BOB GARFIELD: Now, do you think that’s like leaving a nine-cent tip at a restaurant?
PAIGE WILLIAMS: I don't know. Maybe this guy was thinking about the story in terms of the architecture of a magazine and how much he would be willing to pay for each piece.
BOB GARFIELD: Now, everybody’s interest in Dolly from the get-go is that she has lived off the fat of the land, and I'm curious whether she sent you any cash or, you know, I don't know, sewing?
PAIGE WILLIAMS: [LAUGHS]
BOB GARFIELD: Tree bark?
PAIGE WILLIAMS: [LAUGHS] No, I mean, she clicked on PayPal and she sent 50 dollars. She was dismayed to find out that I would have to give the money back, because I explained to her that I can't take money from the people that I write about. She did give the photographer some dewberry jelly, which I'm really jealous of.
BOB GARFIELD: [LAUGHS] Okay, now the reason we're talking to you is not just because of the novelty of it. In fact, it’s not entirely novel. Radiohead has done this with tracks.
PAIGE WILLIAMS: Yep.
BOB GARFIELD: And other journalists have done similar things. But I wonder if you think that this is in any way a scalable model, that henceforth writers who do write on spec needn’t really worry about selling the magazine pitch but just doing it their own selves?
PAIGE WILLIAMS: I'm a little reluctant to say that it can work just across the board.
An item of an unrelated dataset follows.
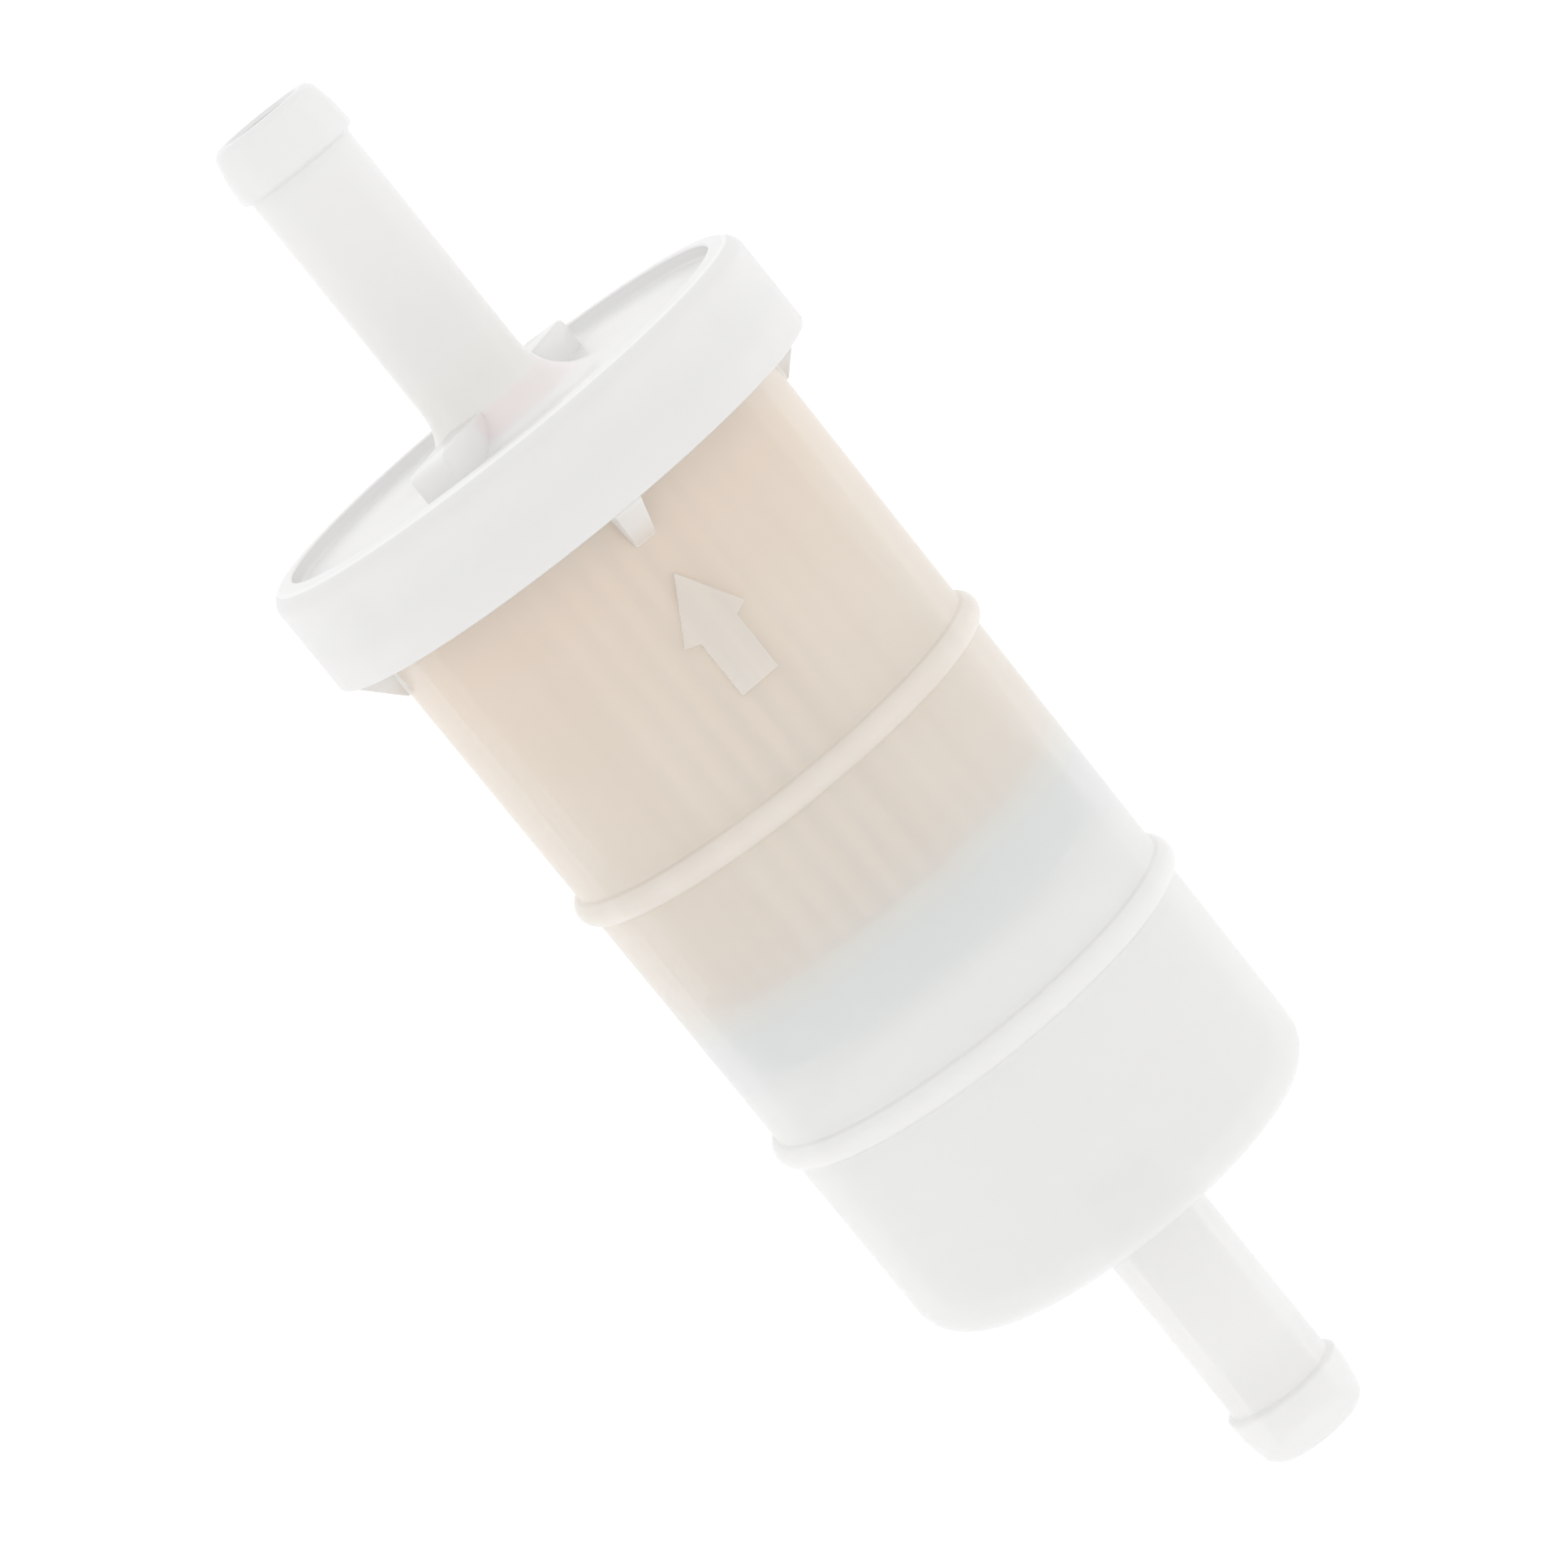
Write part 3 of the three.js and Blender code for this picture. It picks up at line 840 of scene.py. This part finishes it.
@dataclass
class Bottle:
    """The bottle: inlet spigot, rounded bottom, tapered wall, two rings, arrow, gussets and flange."""

    top_r: float = 16.2
    bottom_r: float = 16.0
    bottom_z: float = -27.8
    edge_r: float = 3.1
    wall: float = 1.6
    floor: float = 1.8
    inner_corner: float = 1.6
    flange_r: float = 19.55
    flange_z: float = 32.4
    joint_z: float = 35.3
    groove_inner: float = 16.25
    groove_outer: float = 17.75
    groove_depth: float = 1.15
    inlet_shoulder: float = -44.4
    inlet_tip: float = -48.65
    ring_z: float = 10.6
    ring_half: float = 1.0
    ring_height: float = 0.8
    gussets: int = 4
    gusset_leg: float = 2.85
    arrow_raise: float = 0.35
    arrow_stem: float = 1.48
    arrow_head: float = 2.5
    arrow_foot: float = 17.9
    arrow_neck: float = 22.2
    arrow_wing: float = 22.55
    arrow_tip: float = 26.85
    steps: int = 144
    barb: HoseBarb = field(default_factory=HoseBarb)

    def outside(self, z: float) -> float:
        """The bottle's outside radius at a height, in millimetres."""
        share = (z - self.bottom_z) / (self.flange_z - self.bottom_z)
        return self.bottom_r + (self.top_r - self.bottom_r) * share

    def ring(self, z: float) -> list[Point]:
        """The profile of a locating ring, with small fillets at its roots.

        Args:
            z: the ring's middle height.

        Returns:
            The points, climbing.
        """
        radius = (self.ring_half ** 2 + self.ring_height ** 2) / (2 * self.ring_height)
        half = math.degrees(math.asin(self.ring_half / radius))
        middle = (self.outside(z) + self.ring_height - radius, z)
        crown = Bench.arc(middle, radius, -half * 0.86, half * 0.86, 12)
        start = (self.outside(z - self.ring_half - 0.2), z - self.ring_half - 0.2)
        end = (self.outside(z + self.ring_half + 0.2), z + self.ring_half + 0.2)
        near = (self.outside(z) + 0.05, z - self.ring_half)
        far = (self.outside(z) + 0.05, z + self.ring_half)
        return [start, near] + crown + [far, end]

    def profile(self) -> list[Point]:
        """The bottle's closed profile: outside from the inlet's bore up to the flange, and back inside.

        Returns:
            The points.
        """
        inner_r = self.bottom_r - self.wall
        floor_z = self.bottom_z + self.floor
        spigot = self.barb.spigot_r
        barb = self.barb.outline(self.inlet_shoulder, self.inlet_tip)
        root = Bench.arc((spigot + 0.5, self.bottom_z - 0.5), 0.5, 180, 90, 4)
        edge_at = (self.bottom_r - self.edge_r, self.bottom_z + self.edge_r)
        edge = Bench.arc(edge_at, self.edge_r, -90, 0, 14)
        climb = [(self.outside(z), z) for z in (-18.0, -14.0)]
        between = [(self.outside(z), z) for z in (-6.0, 0.0, 6.0)]
        upper = [(self.outside(z), z) for z in (17.0, 23.0, 28.0)]
        under = Bench.arc((self.top_r + 0.3, self.flange_z - 0.3), 0.3, 180, 90, 3)
        rim = [(self.flange_r - 0.25, self.flange_z), (self.flange_r - 0.07, self.flange_z + 0.07)]
        rim += [(self.flange_r, self.flange_z + 0.25), (self.flange_r, self.joint_z)]
        groove = [
            (self.groove_outer, self.joint_z),
            (self.groove_outer, self.joint_z - self.groove_depth),
            (self.groove_inner, self.joint_z - self.groove_depth),
            (self.groove_inner, self.joint_z),
        ]
        inner = [(self.top_r - self.wall, self.joint_z)]
        inner += [(self.outside(z) - self.wall, z) for z in (25.0, 12.0, 0.0, -12.0)]
        corner_at = (inner_r - self.inner_corner, floor_z + self.inner_corner)
        corner = Bench.arc(corner_at, self.inner_corner, 0, -90, 8)
        bore = [(self.barb.bore_r + 0.3, floor_z), (self.barb.bore_r, floor_z - 0.3)]
        outside = list(reversed(barb)) + root + edge + climb + self.ring(-self.ring_z) + between
        outside += self.ring(self.ring_z) + upper + under + rim
        return outside + groove + inner + corner + bore

    def gusset(self) -> Piece:
        """One gusset under the flange, on -Y, tapered towards its foot.

        Returns:
            The gusset's solid, with softened edges.
        """
        inner = self.top_r - 0.5
        outer = self.top_r + self.gusset_leg
        foot = self.flange_z - self.gusset_leg
        outline = [
            (inner, foot),
            (self.top_r, foot),
            (self.top_r + 0.35, foot + 0.12),
            (outer - 0.1, self.flange_z - 0.2),
            (outer, self.flange_z + 0.3),
            (inner, self.flange_z + 0.3),
        ]
        piece = Bench.prism("gusset", outline, -1.0, 1.0)
        Bench.hold(piece)
        bpy.ops.object.mode_set(mode="EDIT")
        edit = bmesh.from_edit_mesh(piece.data)
        for v in edit.verts:
            share = (v.co.z / MM - foot) / self.gusset_leg
            v.co.y *= 0.8 + 0.3 * min(share, 1.0)
        bmesh.update_edit_mesh(piece.data)
        bpy.ops.object.mode_set(mode="OBJECT")
        Bench.bevel(piece, 0.14)
        Bench.turn(piece, -math.pi / 2)
        return piece

    def arrow(self) -> Piece:
        """The raised arrow on -Y: its outline crossed with a thin skin over the wall.

        Returns:
            The arrow's solid.
        """
        right = [
            (self.arrow_stem, self.arrow_foot),
            (self.arrow_stem, self.arrow_neck),
            (self.arrow_head, self.arrow_wing),
        ]
        left = [(-x, z) for x, z in reversed(right)]
        outline = left[-1:] + right + [(0.0, self.arrow_tip)] + left[:-1]
        piece = Bench.prism("arrow", outline, -self.top_r - self.wall, -self.top_r + 0.8)
        low, high = 16.0, 28.5
        skin_points = [
            (self.outside(low) - 0.5, low),
            (self.outside(low) + self.arrow_raise, low),
            (self.outside(high) + self.arrow_raise, high),
            (self.outside(high) - 0.5, high),
        ]
        skin = Bench.turned("arrow_skin", skin_points, self.steps)
        Bench.boolean(piece, skin, "INTERSECT")
        Bench.bevel(piece, 0.03, 1)
        return piece

    def is_inside(self, middle: Vector) -> bool:
        """Whether a face at this place, in millimetres, looks into the chamber."""
        above = middle.z > self.bottom_z + self.floor / 2
        return above and middle.xy.length < self.bottom_r - self.wall / 2

    def build(self, outside: Material, inside: Material, thick: Material) -> Piece:
        """Makes the bottle.

        Args:
            outside: the outer surface's finish.
            inside: the finish of the surface round the chamber.
            thick: the finish where the wall is thicker, on the arrow and gussets.

        Returns:
            The finished piece.
        """
        piece = Bench.turned("bottle", self.profile(), self.steps)
        for finish in (outside, inside):
            piece.data.materials.append(finish)
        Bench.hold(piece)
        bpy.ops.object.mode_set(mode="EDIT")
        bpy.ops.mesh.select_all(action="DESELECT")
        edit = bmesh.from_edit_mesh(piece.data)
        for face in edit.faces:
            face.select = self.is_inside(face.calc_center_median() / MM)
        bmesh.update_edit_mesh(piece.data)
        piece.active_material_index = 1
        bpy.ops.object.material_slot_assign()
        bpy.ops.object.mode_set(mode="OBJECT")
        tools = [self.arrow()]
        for i in range(self.gussets):
            gusset = self.gusset()
            Bench.turn(gusset, i * 2 * math.pi / self.gussets)
            tools.append(gusset)
        for tool in tools:
            tool.data.materials.clear()
            tool.data.materials.append(thick)
            Bench.boolean(piece, tool, "UNION")
        Bench.smooth(piece)
        Bench.dress(piece, outside, "housing_nylon", ("housing",))
        return piece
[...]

I mean, I did this not as an attempt to set up a model, [LAUGHS] I did it just to try to get a story out there about an interesting person, and a book that I found fascinating.
BOB GARFIELD: Furthermore, and I hope you won't think I'm being cruel here, strictly speaking, it hasn't even worked [LAUGHS] for you. You’re still, you know, at least [LAUGHS] 1200 dollars in the hole.
PAIGE WILLIAMS: [LAUGHS] No, that’s not cruel. That’s accurate. It’s not worked, so far. If it does work, it'll take some time. The 2,000 that I laid out in expenses, you know, I'm a long way off from that. And, that’s okay. I just wanted to see what would happen.
BOB GARFIELD: I suspect that the publicity you’re getting for this will help your PayPal account. But I'd kind of like to put this into perspective. For a writer of your stature, a story like this, had it been picked up by a magazine, at least in the good old days, would have been worth – it’s 6,000 words – it would have been worth a minimum of 6,000 dollars and probably up to 20-some-thousand dollars, depending on the venue.
PAIGE WILLIAMS: Mm-hmm. [AFFIRMATIVE]
BOB GARFIELD: Can you still make that money out there as a freelance journalist, or has just everything dried up?
PAIGE WILLIAMS: Maybe if you’re a certain kind of a freelance journalist, if your name is so out there that people can't sleep without getting you into their pages.
BOB GARFIELD: Yeah, so let me – instead of talking optimistically about this new opportunity to raise money directly from readers for substantial pieces of journalism, if it doesn't work out, with magazines in extremis and the freelance business itself under a great deal of pressure, what does this say for the future of long form journalism?
PAIGE WILLIAMS: I, I don't know. I think what we're seeing is just a fracturing of the whole machine and [SIGHS] it’s going to blow around for a while and then come back in some different form. And for long form storytellers, I, I just don't know that the real estate is going to be there anymore. I - the better part of me hopes that it will, of course, but I'm not sure that more than a few people will have the opportunity to do that kind of work.
BOB GARFIELD: Paige, thank you very much. I wish you all the best in recouping your investment, even if it’s at 75 cents a pop.
PAIGE WILLIAMS: [LAUGHS] Well, thank you. It’s my pleasure.
BOB GARFIELD: Paige Williams is a journalist and now executive editor of Boston Magazine. You can read her story about Dolly Freed at her website, www.paige-williams.com.